None of us talk about it with each other again.
And I’m OK with that—more than OK. I don’t want to talk about my rape or anyone else’s.
Therapists, though, consider it their job to get you to talk about it—“it” being whatever you’re trying not to talk about.
My husband and I go to the first therapist, in what will be a long line of therapists, shortly after I go back to work. She has filled her office with floor cushions and pillows, but no furniture. We lean into the cushions while she sits on top of one, like a Yogi. The first thing she tells us is that most marriages don’t survive this kind of trauma. She gives us a statistic, a pretty alarming one, though I won’t remember it later; maybe 80 percent? I barely listen to her warning. I’m sure it won’t happen to us. We separated once, in Minneapolis, but we got back together stronger than ever. The therapist’s statistics must be for marriages that are already in trouble. I don’t realize that I’m indulging myself in more magical thinking of the “It won’t happen to me” school. I should have learned from the rape: Nothing happens until it happens to you.
Next, the therapist has us both tell our stories of the rape. I tell mine the usual way—just the facts, ma’am—though by now I’m leaving out some of the details, the ones that made the cops wince and look away. My husband tells her about the
hospital, the police station, the lineup, and the parole hearing. He cries as he tells it.
Neither of us mentions the one thing that we most need to talk about to save our marriage: the hit-man plan. Which is dead, as far as I know. After several more crying fits, I’ve finally persuaded my husband to stop the plan, though I have this nagging doubt that keeps surfacing. Maybe one day a cop will call and tell me David Francis died in jail. Or maybe Johnny or one of the jail guards called the whole thing off, and my husband found someone else.
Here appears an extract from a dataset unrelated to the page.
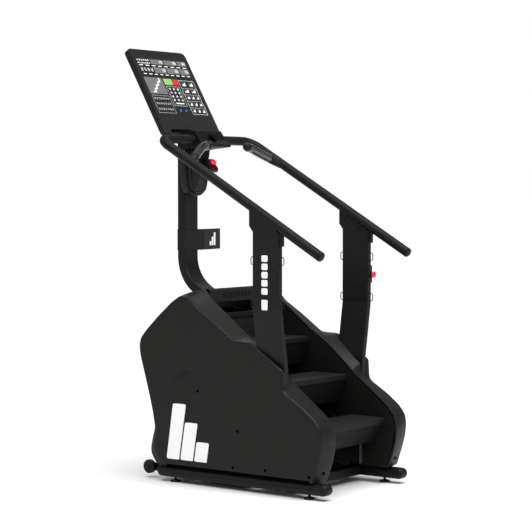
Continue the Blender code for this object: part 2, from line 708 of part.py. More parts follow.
def stop_buttons():
    """A mushroom stop button on the pod's right, and one on the right upright."""
    cap = [(0.0, 0.024), (0.0110, 0.0235), (0.0165, 0.021), (0.0190, 0.016), (0.0180, 0.012),
           (0.009, 0.011), (0.009, 0.0), (0.0, 0.0)]
    small = [(radius * 0.84 if radius > 0.009 else radius, height) for radius, height in cap]
    box = plate("stop_box_console", "YZ", [[
        (0.5117, 1.582), (0.4930, 1.580), (0.4585, 1.5345), (0.4560, 1.5220), (0.4670, 1.5120),
        (0.5117, 1.518)]], 0.026, 0.086, "black_plastic", 0.003)
    face = Vector((0.0, -0.80, 0.60))
    seat = Vector((0.056, 0.4765, 1.5583))
    cut(box, rod("stop_bore", seat - face * 0.008, seat + face * 0.030, 0.0095, "black_plastic", 20))
    turned("stop_button_console", cap, seat - face * 0.0035, face, "red_plastic", 20)
    front = POST_FRONT - GAP
    plate_item = block("stop_plate_upright", (POST_X - 0.0155, front - 0.006, 0.966),
                       (POST_X + 0.0155, front, 1.052), "black_plastic", 0.002)
    collar = rod("stop_collar", (POST_X, front - 0.003, 1.008), (POST_X, front - 0.018, 1.008), 0.0145,
                 "black_plastic", 20)
    join(plate_item, collar)
    cut(plate_item, rod("stop_bore_upright", (POST_X, front - 0.002, 1.008),
                        (POST_X, front - 0.05, 1.008), 0.0095, "black_plastic", 20))
    turned("stop_button_upright", small, (POST_X, front - 0.0100, 1.008), (0, -1, 0),
           "red_plastic", 20)


# ---- Stairs and drive -------------------------------------------------------------------

def visible_steps():
    """Four treads with their risers on the front run."""
    for number, (nose_y, nose_z) in enumerate(NOSINGS, start=1):
        low = nose_z - TREAD_THICK
        outline = [(nose_y, low + 0.004), (nose_y + 0.004, low), (nose_y + 0.022, low),
                   (nose_y + 0.026, low + 0.008), (nose_y + TREAD_DEPTH - 0.022, low + 0.008),
                   (nose_y + TREAD_DEPTH - 0.018, low), (nose_y + TREAD_DEPTH, low),
                   (nose_y + TREAD_DEPTH, nose_z), (nose_y + 0.006, nose_z), (nose_y, nose_z - 0.006)]
        plate(f"tread_{number}", "YZ", [outline], -STEP_HALF, STEP_HALF, "tread_plastic")
        lean = math.radians(58 if number == 1 else 75)
        top = (nose_y + 0.0045, low - 0.0004)
        foot = along(top, -lean, 0.108)
        depth = 0.010
        riser = [top, foot, along(foot, -lean, 0.0, depth), (top[0] + depth / math.sin(lean), top[1])]
        plate(f"riser_{number}", "YZ", [riser], -STEP_HALF + 0.002, STEP_HALF - 0.002,
              "tread_plastic")


def return_steps():
    """Three steps on their way back up, folded flat behind the chain."""
    foot = along(LOWER_SHAFT, INCLINE, 0.0, -CHAIN_R - 0.040)
    spots = [(along(foot, INCLINE, 0.110), INCLINE), (along(foot, INCLINE, 0.405), INCLINE)]
    tilt = math.radians(80)
    spots.append((along(along(UPPER_SHAFT, tilt, 0.0, -CHAIN_R - 0.050), tilt, -0.085), tilt))
    for number, (place, angle) in enumerate(spots, start=1):
        length = 0.270 if number < 3 else 0.180
        outline = [place, along(place, angle, length), along(place, angle, length, 0.012),
                   along(place, angle, 0.0, 0.012)]
        plate(f"return_step_{number}", "YZ", [outline], -STEP_HALF, STEP_HALF,
              "tread_plastic")


def shaft(name, place, pulley):
    """A shaft with a chain sprocket near each end, and for the drive a belt pulley."""
    reach = FRAME_OUTER + 0.012
    rim, hub = CHAIN_R - 0.009, 0.022
    profile = [(0.0, reach), (SHAFT_R, reach)]
    if pulley:
        profile += [(SHAFT_R, 0.284), (0.060, 0.284), (0.060, 0.264), (SHAFT_R, 0.264)]
    for middle in (CHAIN_X, -CHAIN_X):
        profile += [(SHAFT_R, middle + 0.014), (hub, middle + 0.014), (hub, middle + 0.004),
                    (rim, middle + 0.004), (rim, middle - 0.004), (hub, middle - 0.004),
                    (hub, middle - 0.014), (SHAFT_R, middle - 0.014)]
    profile += [(SHAFT_R, -reach), (0.0, -reach)]
    turned(name, profile, (0.0, *place), (1, 0, 0), "bright_steel", 16)


def step_chains():
    """The step chains round both sprockets, as plain closed bands."""
    def loop(radius):
        high = math.degrees(INCLINE) + 90
        return (arc(UPPER_SHAFT, radius, high - 180, high, 12)
                + arc(LOWER_SHAFT, radius, high, high + 180, 12))

    for side, across in (("left", -CHAIN_X), ("right", CHAIN_X)):
        plate(f"step_chain_{side}", "YZ", [loop(CHAIN_R + 0.005), loop(CHAIN_R - 0.0075)],
              across - 0.006, across + 0.006, "bright_steel")


def brake():
    """A magnetic brake wheel driven by the belt, on a stub in the right side frame."""
    profile = [(0.0, 0.303), (0.010, 0.303), (0.010, 0.2835), (0.022, 0.2835), (0.022, 0.2645),
               (0.010, 0.2645), (0.010, 0.180), (0.030, 0.180), (0.030, 0.172),
               (FLYWHEEL_R, 0.172), (FLYWHEEL_R, 0.140), (0.0, 0.140)]
    turned("brake_wheel", profile, (0.0, *FLYWHEEL), (1, 0, 0), "bright_steel", 20)


def drive_belt():
    """The flat belt from the drive shaft's pulley to the brake wheel's."""
    run = Vector(UPPER_SHAFT) - Vector(FLYWHEEL)
    heading = math.degrees(math.atan2(run.y, run.x))
    tilt = math.degrees(math.asin((0.060 - 0.022) / run.length))

    def loop(grow):
        return (arc(UPPER_SHAFT, 0.0610 + grow, heading - 90 - tilt, heading + 90 + tilt, 14)
                + arc(FLYWHEEL, 0.0229 + grow, heading + 90 + tilt, heading + 270 - tilt, 10))

    plate("drive_belt", "YZ", [loop(0.003), loop(0.0)], 0.2655, 0.2825, "belt_rubber")


def controller():
    """The controller box on the rear cross tube, with the power inlet's mouth in its back."""
    box = block("controller_box", (-0.140, 0.385, 0.0745), (0.080, 0.4965, 0.170),
                "black_plastic", 0.004)
    cut(box, block("inlet_mouth", (-0.120, 0.478, 0.104), (-0.092, 0.510, 0.128),
                   "black_plastic"))


base_rails()
base_crosses()
levelling_feet()
transport_wheels()
side_frames()
mast()
uprights()
upright_brackets()
handrail()
grip_pods()
shells()
well_panels()
top_cover()
rear_cover()
cable_wing()
pod_housing()
console()
console_nose()
stop_buttons()
visible_steps()
return_steps()
shaft("drive_shaft", UPPER_SHAFT, True)
shaft("lower_shaft", LOWER_SHAFT, False)
step_chains()
brake()
drive_belt()
controller()

bpy.context.view_layer.update()
for item in bpy.data.objects:
    item.matrix_world = Matrix.Translation((0.0, -MIDDLE_Y, 0.0)) @ item.matrix_world
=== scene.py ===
import math

import bmesh
import bpy
import numpy as np
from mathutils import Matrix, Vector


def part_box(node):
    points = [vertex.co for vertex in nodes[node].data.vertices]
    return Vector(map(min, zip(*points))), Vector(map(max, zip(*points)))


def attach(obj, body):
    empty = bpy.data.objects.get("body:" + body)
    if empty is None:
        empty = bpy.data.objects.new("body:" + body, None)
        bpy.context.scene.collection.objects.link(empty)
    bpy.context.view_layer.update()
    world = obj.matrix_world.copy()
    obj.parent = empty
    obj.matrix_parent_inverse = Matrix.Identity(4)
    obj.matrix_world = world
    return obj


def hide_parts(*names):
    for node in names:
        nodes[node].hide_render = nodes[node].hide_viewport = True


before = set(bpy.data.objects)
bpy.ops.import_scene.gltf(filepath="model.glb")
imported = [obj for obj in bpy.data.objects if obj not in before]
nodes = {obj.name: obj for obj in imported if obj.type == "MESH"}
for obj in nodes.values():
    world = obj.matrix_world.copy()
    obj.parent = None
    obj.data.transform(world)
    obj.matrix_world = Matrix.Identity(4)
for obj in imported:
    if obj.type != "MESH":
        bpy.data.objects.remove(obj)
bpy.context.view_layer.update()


def middleOf(node):
    low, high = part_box(node)
    return (low + high) / 2


# lengths along Y below are counted from half way between the levelling feet
feetMiddle = (middleOf("foot_front_left").y + middleOf("foot_rear_left").y) / 2
print("frame loaded")


class Wire:
    # a socket in an expression: + - and * add Math nodes
    def __init__(self, paint, socket):
        self.paint, self.socket = paint, socket

    def maths(self, operation, first, second=0.0):
        return self.paint.node("Math", {"operation": operation}, {0: first, 1: second})

    def __add__(self, other):
        return self.maths("ADD", self, other)

    def __sub__(self, other):
        return self.maths("SUBTRACT", self, other)

    def __mul__(self, other):
        return self.maths("MULTIPLY", self, other)

    def __radd__(self, other):
        return self.maths("ADD", other, self)

    def __rsub__(self, other):
        return self.maths("SUBTRACT", other, self)

    def __rmul__(self, other):
        return self.maths("MULTIPLY", other, self)

    def above(self, low, high):
        # 0 under low, 1 over high, and even between them
        return self.paint.node("MapRange", {"clamp": True}, {
            "Value": self, "From Min": low, "From Max": high, "To Min": 0.0, "To Max": 1.0})


class Paint:
    # a material under construction: every node comes from node()
    def __init__(self, name):
        self.material = bpy.data.materials.new(name)
        self.material.use_nodes = True
        self.tree = self.material.node_tree
        self.shader = self.tree.nodes["Principled BSDF"]

    def node(self, kind, settings=None, sockets=None, output=0):
        made = self.tree.nodes.new("ShaderNode" + kind)
        for key, value in (settings or {}).items():
            setattr(made, key, value)
        self.fill(made, sockets or {})
        return Wire(self, made.outputs[output])

    def fill(self, made, sockets):
        for key, value in sockets.items():
            if isinstance(value, Wire):
                self.tree.links.new(value.socket, made.inputs[key])
            else:
                made.inputs[key].default_value = value

    def place(self, stretch=(1.0, 1.0, 1.0)):
        spot = self.node("TexCoord", output="Object")
        return self.node("Mapping", None, {"Vector": spot, "Scale": stretch})

    def noise(self, scale, detail=2.0, stretch=(1.0, 1.0, 1.0)):
        return self.node("TexNoise", None, {
            "Vector": self.place(stretch), "Scale": scale, "Detail": detail, "Roughness": 0.55})

    def grain(self, scale):
        return self.node("TexVoronoi", {"feature": "SMOOTH_F1"}, {
            "Vector": self.place(), "Scale": scale, "Smoothness": 0.6})

    def mix(self, factor, first, second):
        return self.node("Mix", {"data_type": "RGBA"}, {
            0: factor, 6: (*first, 1.0) if isinstance(first, tuple) else first,
            7: (*second, 1.0) if isinstance(second, tuple) else second}, output=2)

    def done(self, sockets, bump=None, height=0.0004, strength=0.35):
        if bump is not None:
            sockets["Normal"] = self.node("Bump", None, {
                "Height": bump, "Distance": height, "Strength": strength})
        self.fill(self.shader, sockets)
        return self.material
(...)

I have no idea how far he went with it.
The hit-man plan, dead or not, marked the moment when I felt I couldn’t trust my husband to be rational. His plan, and my bitterness about having to deal with it when I was most vulnerable, opened a fault line in our marriage.
On our second appointment, the therapist asks me if I feel angry. In fact, yes, I feel plenty of anger—toward my husband, however, not the rapist. But I can’t talk about the plan. It embarrasses me, deeply, and I’m not sure if she would have to report my husband to some authority.
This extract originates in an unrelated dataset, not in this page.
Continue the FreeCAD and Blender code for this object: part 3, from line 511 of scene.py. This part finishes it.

“No, I’m not angry,” I say.
She feels that I need to allow myself to be angry. She gives me one of the many pillows in her office and tells me to pretend it’s the rapist.
“Punch him,” she says. “Yell at him. Tell him what he did to you. Let it out.”
I give the pillow a halfhearted punch.
“Now go ahead and yell,” she says.
I stare at the pillow. After some thought, I decide I have nothing to say to the pillow.
“I can’t yell at the pillow,” I say. “I’m not sure I’m feeling anger right now.”
I believed that for the longest time. Twenty-three years later, when I decided to look for David Francis, it occurred to me that the therapist was right: My anger was there, waiting to attack, but I was afraid of it. It was too large, too unruly, too honest. There was no way I, raised to be a polite girl, could roar my terrible roar, and gnash my terrible teeth, and show my terrible claws.
So I banished my anger to a faraway cave, and in its absence I felt … nothing. Emptiness. I was a ghost, my body made of vapor. Maybe it couldn’t feel anything.
I welcomed this absence of feeling. I decided that it meant I’d recovered. In my inner dialogues, I talked to myself like the nastiest right-wing curmudgeon on talk radio, telling myself, “Get over it! You survived. Now stop thinking about it, stop acting like a victim, and for God’s sake stop whining. Just get on with your life.”
So I did. After three sessions, we quit seeing that therapist.
And after the trial, we stopped talking about the rape. We both thought about it—a lot, as it turned out—but we did not mention it.